É leitura obrigatória para se entender as mazelas da sociedade brasileira que é histérica por essência.
Afinal, estamos falando de traumas não ditos, recalcados. E os sintomas são sentidos no corpo social diariamente. Principalmente no corpo negro.
Neusa Santos Souza deveria ser leitura obrigatória.
1 review
March 8, 2024
Simplesmente perfeito e revolucionário! a cada página você recebe um booming de informações que te fazem questionar a sua existência e as relações sociais como um todo, além dos tópicos serem sempre vistos pelo ponto de vista científico. Incrível demais, você, enquanto pessoa negra, renasce ao ter contato com essa obra. 10/10
Profile Image for DeboraS..
62 reviews
May 23, 2024
O meu namorado, que é psicanalista, quem me indicou esse livro e graças a ele pude entender alguns dos termos técnicos utilizado, porém não todos!

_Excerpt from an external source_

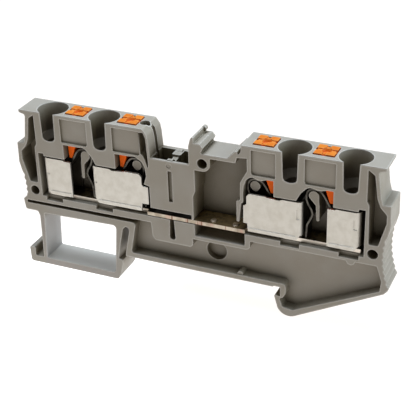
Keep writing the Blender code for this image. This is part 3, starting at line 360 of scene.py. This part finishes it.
def orange_plastic():
    """Orange moulded plastic: painted shade in its recesses, deeper in its blades, and painted
    highlights on its rims.
    """
    look = Look("moulded_orange", "orange_polyamide")
    near = look.crevice(1.6)
    tone = look.mix(look.above(look.noise(1.6), *NOISE_HALVES), ORANGE, ORANGE_PALE)
    # Painted highlight on the rims.
    rim_highlight = look.both(look.edge_mask(0.3), look.above(near, 0.5, 0.9, share=0.5))
    tone = look.mix(rim_highlight, tone, ORANGE_RIM_HIGHLIGHT)
    # Painted shade in the recesses.
    tone = look.mix(look.above(near, 0.05, 0.85), ORANGE_RECESS_SHADE, tone)
    tone = look.mix(look.above(look.axis("Z"), *BLADE_FADE), ORANGE_BLADE, tone)
    roughness = look.spread(look.noise(1.0), *NOISE_SPAN, 0.40, 0.54)
    normal = look.bump(look.noise(0.14), 0.01, look.rounded(0.12))
    return look.surface(
        base_color=tone, roughness=roughness, normal=normal, specular_ior_level=0.16
    )


def tinned_sheet():
    """Dull tin plating on folded sheet: faint blotches and rolling lines, and painted highlights on
    its edges.

    Painted shade darkens its gaps and the walls behind the front one.
    """
    look = Look("tin_plated_sheet", "tinned_sheet")
    blotch = look.above(look.noise(1.5, detail=4.0, roughness=0.6), 0.34, 0.68)
    tone = look.mix(blotch, TIN, TIN_DULL)
    tone = look.mix(look.above(look.noise(4.5), 0.56, 0.78, share=0.12), tone, TIN_STAIN)
    # Painted highlight on the edges.
    tone = look.mix(look.both(look.edge_mask(0.12), 0.7), tone, TIN_EDGE_HIGHLIGHT)
    # Painted shade in the gaps and corners, and on the walls behind the front one.
    tone = look.mix(look.above(look.crevice(2.0), 0.02, 0.42), PAINTED_SHADE, tone)
    tone = look.mix(look.above(look.axis("Y"), *CAGE_FRONT_FADE, share=0.93), tone, PAINTED_SHADE)
    lines = look.noise(0.12, detail=4.0, roughness=0.6, scale=(1.0, 1.0, 0.06))
    roughness = look.spread(blotch, 0.0, 1.0, 0.44, 0.52)
    roughness = look.math("ADD", roughness, look.both(lines, 0.08))
    normal = look.bump(lines, 0.004, look.rounded(0.1))
    normal = look.bump(look.noise(2.4, detail=2.0), 0.009, normal)
    return look.surface(base_color=tone, roughness=roughness, metallic=1.0, normal=normal)


def tinned_copper():
    """A tinned copper bar: cream where it was sheared, with copper patches and burnt lines.

    Its top is stained, with painted shade where the housing covers it and in the cells.
    """
    look = Look("tinned_copper_bar", "tinned_copper")
    x = look.axis("X")
    from_middle = look.size_of(x)
    blotch = look.above(look.noise(1.8, detail=4.0, roughness=0.6), 0.40, 0.65)
    tone = look.mix(blotch, CREAM, CREAM_DULL)

    sheared = look.above(look.size_of(look.facing("Y")), 0.7, 0.95)
    patch = look.noise(1.3, roughness=0.7, scale=(1.0, 1.0, 0.25))
    patch = look.above(patch, 0.52, 0.62, share=0.8)
    tone = look.mix(look.both(sheared, patch), tone, COPPER)
    tick = look.noise(0.5, detail=1.0, scale=(1.0, 0.02, 0.02))
    tick = look.above(tick, 0.66, 0.70, share=0.8)
    tone = look.mix(look.both(sheared, tick), tone, BURNT)

    # Painted shade on the top in the cells and where the housing covers it.
    in_cells = look.above(from_middle, *BAR_CELLS_FADE)
    top = look.mix(blotch, BAR_STAIN, BAR_DARK)
    top = look.mix(in_cells, top, look.mix(blotch, BAR_DARK, BAR_SHADE))
    top = look.mix(look.band(x, *BAR_COVERED_BAND), top, BAR_SHADE)
    tone = look.mix(look.above(look.facing("Z"), 0.9, 0.98, share=0.85), tone, top)

    tone = look.mix(look.both(look.edge_mask(0.10), 0.7), tone, BURNT)
    # Painted shade in the corners.
    tone = look.mix(look.above(look.crevice(2.0), 0.0, 0.35), PAINTED_SHADE, tone)
    ends = look.above(from_middle, *BAR_ENDS_FADE, share=0.75)
    tone = look.mix(look.both(sheared, ends), tone, BRIGHT)
    # Painted highlight on the dimples' domed tops.
    tone = look.mix(look.above(look.axis("Z"), *DOME_FADE), tone, DOME_HIGHLIGHT)

    roughness = look.spread(blotch, 0.0, 1.0, 0.34, 0.46)
    grain = look.noise(0.15, roughness=0.6, scale=(0.08, 1.0, 1.0))
    normal = look.bump(grain, 0.006, look.rounded(0.08))
    return look.surface(base_color=tone, roughness=roughness, metallic=1.0, normal=normal)


def spring_strip():
    """Dark rolled spring strip with long faint lines, and painted shade in its corners."""
    look = Look("rolled_spring_steel", "spring_steel")
    blotch = look.above(look.noise(1.2, detail=4.0), *NOISE_HALVES)
    tone = look.mix(blotch, STEEL, STEEL_LIGHT)
    # Painted shade in the corners and gaps.
    tone = look.mix(look.above(look.crevice(3.0), 0.05, 0.75), PAINTED_SHADE, tone)
    lines = look.noise(0.1, roughness=0.6, scale=(1.0, 0.08, 1.0))
    roughness = look.math("ADD", 0.30, look.both(lines, 0.12))
    normal = look.bump(lines, 0.004, look.rounded(0.08))
    return look.surface(base_color=tone, roughness=roughness, metallic=1.0, normal=normal)


def rows_of(items, name, width, kind):
    """One property of all the items of a mesh, as the rows of an array."""
    values = np.zeros(len(items) * width, kind)
    items.foreach_get(name, values)
    return values.reshape(-1, width)


def flat_faces(corners, normals):
    """Numbers the faces, with one number for neighbours that lie in one plane."""
    group = list(range(len(normals)))

    def root(face):
        while group[face] != face:
            group[face] = group[group[face]]
            face = group[face]
        return face

    seen = {}
    for face, corner in enumerate(corners):
        for step in range(3):
            edge = tuple(sorted((corner[step], corner[step - 1])))
            other = seen.setdefault(edge, face)
            if other != face and normals[face] @ normals[other] > FLAT_COSINE:
                group[root(face)] = root(other)
    return np.array([root(face) for face in range(len(normals))])


def soften(obj, angle):
    """Gives a mesh of triangles even normals.

    Curved faces blend, and flat faces and edges sharper than the angle stay crisp.
    """
    mesh = obj.data
    places = rows_of(mesh.vertices, "co", 3, np.float32)
    grid = np.round(places * GRID_STEPS_PER_METRE).astype(np.int64)
    _, same = np.unique(grid, axis=0, return_inverse=True)
    corners = rows_of(mesh.loops, "vertex_index", 1, np.int64).reshape(-1)
    corners = same.reshape(-1)[corners].reshape(-1, 3)
    normals = rows_of(mesh.polygons, "normal", 3, np.float32).astype(float)
    areas = rows_of(mesh.polygons, "area", 1, np.float32).reshape(-1)
    groups = flat_faces(corners, normals)
    sizes = np.bincount(groups, weights=areas, minlength=len(normals))

    around = {}
    for face, corner in enumerate(corners):
        for point in corner:
            around.setdefault(point, set()).add(groups[face])
    limit = math.cos(math.radians(angle))
    made = []
    for face, corner in enumerate(corners):
        for point in corner:
            members = np.array(sorted(around[point]))
            near = members[normals[members] @ normals[face] > limit]
            total = (normals[near] * np.sqrt(sizes[near])[:, None]).sum(axis=0)
            length = np.linalg.norm(total)
            made.append(tuple(total / length if length > NO_LENGTH else normals[face]))
    mesh.shade_smooth()
    mesh.normals_split_custom_set(made)


def floor_look():
    """A white table that glows, faintly mottled, with a painted pool of light near the block's
    foot, where it glows brighter.
    """
    look = Look("studio_floor", "floor")
    tone = look.mix(look.above(look.noise(60.0, detail=2.0), 0.4, 0.6), *FLOOR_TONES)
    away = look.node("ShaderNodeVectorMath", operation="DISTANCE")
    look.link(look.place, away.inputs[0])
    away.inputs[1].default_value = Vector(POOL_PLACE) * MM
    # Painted pool of light: the table glows brighter near the block's foot.
    pool_mask = look.below(away.outputs["Value"], POOL_CORE * MM, POOL_REACH * MM)
    glow = look.mix(pool_mask, FLOOR_GLOW, POOL_GLOW)
    return look.surface(
        base_color=tone,
        roughness=0.9,
        specular_ior_level=0.0,
        emission_color=glow,
        emission_strength=1.0,
    )


def make_floor():
    half = FLOOR_SIZE / 2 * MM
    mesh = bpy.data.meshes.new("floor")
    corners = [(-half, -half), (half, -half), (half, half), (-half, half)]
    mesh.from_pydata([(x, y, 0.0) for x, y in corners], [], [(0, 1, 2, 3)])
    floor = bpy.data.objects.new("floor", mesh)
    floor.location.z = FLOOR_Z * MM
    bpy.context.scene.collection.objects.link(floor)
    mesh.materials.append(floor_look())


def area_light(name, place, target, size, power, colour):
    """A rectangular area light at a place, turned to a target. Lengths are in millimetres."""
    light = bpy.data.lights.new(name, "AREA")
    light.shape = "RECTANGLE"
    light.size = size[0] * MM
    light.size_y = size[1] * MM
    light.energy = power
    light.color = colour
    obj = bpy.data.objects.new(name, light)
    obj.location = Vector(place) * MM
    aim = Vector(target) - Vector(place)
    obj.rotation_euler = aim.to_track_quat("-Z", "Y").to_euler()
    bpy.context.scene.collection.objects.link(obj)


def make_lights():
    world = bpy.data.worlds.new("studio")
    bpy.context.scene.world = world
    world.use_nodes = True
    background = world.node_tree.nodes["Background"]
    background.inputs["Color"].default_value = with_alpha(WORLD_GLOW)
    background.inputs["Strength"].default_value = WORLD_STRENGTH
    area_light(
        "overhead",
        place=(-60, 60, 420),
        target=(0, 0, 10),
        size=(420, 320),
        power=2.95,
        colour=(0.80, 0.885, 1.0),
    )
    area_light(
        "right_side",
        place=(420, 20, 190),
        target=(20, 0, 10),
        size=(240, 240),
        power=1.25,
        colour=(0.80, 0.92, 1.0),
    )


def make_camera():
    azimuth = math.radians(CAMERA_AZIMUTH)
    elevation = math.radians(CAMERA_ELEVATION)
    roll = math.radians(CAMERA_ROLL)
    forward = Vector(
        (
            -math.sin(azimuth) * math.cos(elevation),
            math.cos(azimuth) * math.cos(elevation),
            -math.sin(elevation),
        )
    )
    level = forward.cross(Vector((0.0, 0.0, 1.0))).normalized()
    plumb = forward.cross(level)
    right = level * math.cos(roll) + plumb * math.sin(roll)
    down = plumb * math.cos(roll) - level * math.sin(roll)
    turn = Matrix((right, -down, -forward)).transposed().to_4x4()
    camera = bpy.data.cameras.new("camera")
    camera.lens = CAMERA_LENS
    camera.sensor_width = CAMERA_SENSOR
    camera.clip_start, camera.clip_end = CAMERA_CLIP
    obj = bpy.data.objects.new("camera", camera)
    obj.matrix_world = Matrix.Translation(Vector(CAMERA_PLACE) * MM) @ turn
    bpy.context.scene.collection.objects.link(obj)
    bpy.context.scene.camera = obj


def bend_springs(nodes):
    """Stands a copy in for each spring.

    The copy keeps the spring's shape and place, and the spring itself is hidden.
    """
    for side, way in (("left", -1), ("right", 1)):
        for place, peg_x in (("outer", OUTER_PEG_X), ("inner", INNER_PEG_X)):
            name = f"{place}_{side}_spring"
            clip = bpy.data.objects.new(f"{place}_{side}_hairpin", nodes[name].data.copy())
            bpy.context.scene.collection.objects.link(clip)
            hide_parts(name)
            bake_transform(clip)


def dress(nodes):
    """Gives each node the material and the normals of its kind, the last word of its name."""
    looks = {
        "housing": polyamide(),
        "bar": tinned_copper(),
        "cage": tinned_sheet(),
        "spring": spring_strip(),
        "button": orange_plastic(),
    }
    for name, obj in nodes.items():
        kind = name.split("_")[-1]
        obj.data.materials.clear()
        obj.data.materials.append(looks[kind])
        soften(obj, SPRING_SMOOTH_ANGLE if kind == "spring" else SMOOTH_ANGLE)


for old in list(bpy.data.objects):
    bpy.data.objects.remove(old, do_unlink=True)
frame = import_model()
dress(frame["nodes"])
bend_springs(frame["nodes"])
make_floor()
make_lights()
make_camera()
bpy.context.scene.view_settings.view_transform = "Standard"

Penso, ainda, que o livro poderia ser melhor estruturado e dividido, mas eu amei mto ler os casos e entender melhor as coisas

ah, a parte de ser pessoas negras em ascensão social eu não sabia que teria

mas é isso, leiam!
Profile Image for Mariana.
3 reviews
January 5, 2022
Dialoga muito com Pele Negra, Máscaras Brancas, de Fanon. Livro pioneiro em conectar a psicanálise com a questão racial (pelo menos no Brasil). Um livro difícil de digerir, mas completamente necessário.
Profile Image for Joy Schmidt.
2 reviews
April 17, 2023
A análise que Neusa trouxe em "torna-se negro" é aquela obra que deveria ser apresentada nas escolas para que as pessoas tivessem o conhecimento do livro e pudessem desfrutar todo o conhecimento que é posto, uma obra D-I-V-I-N-A.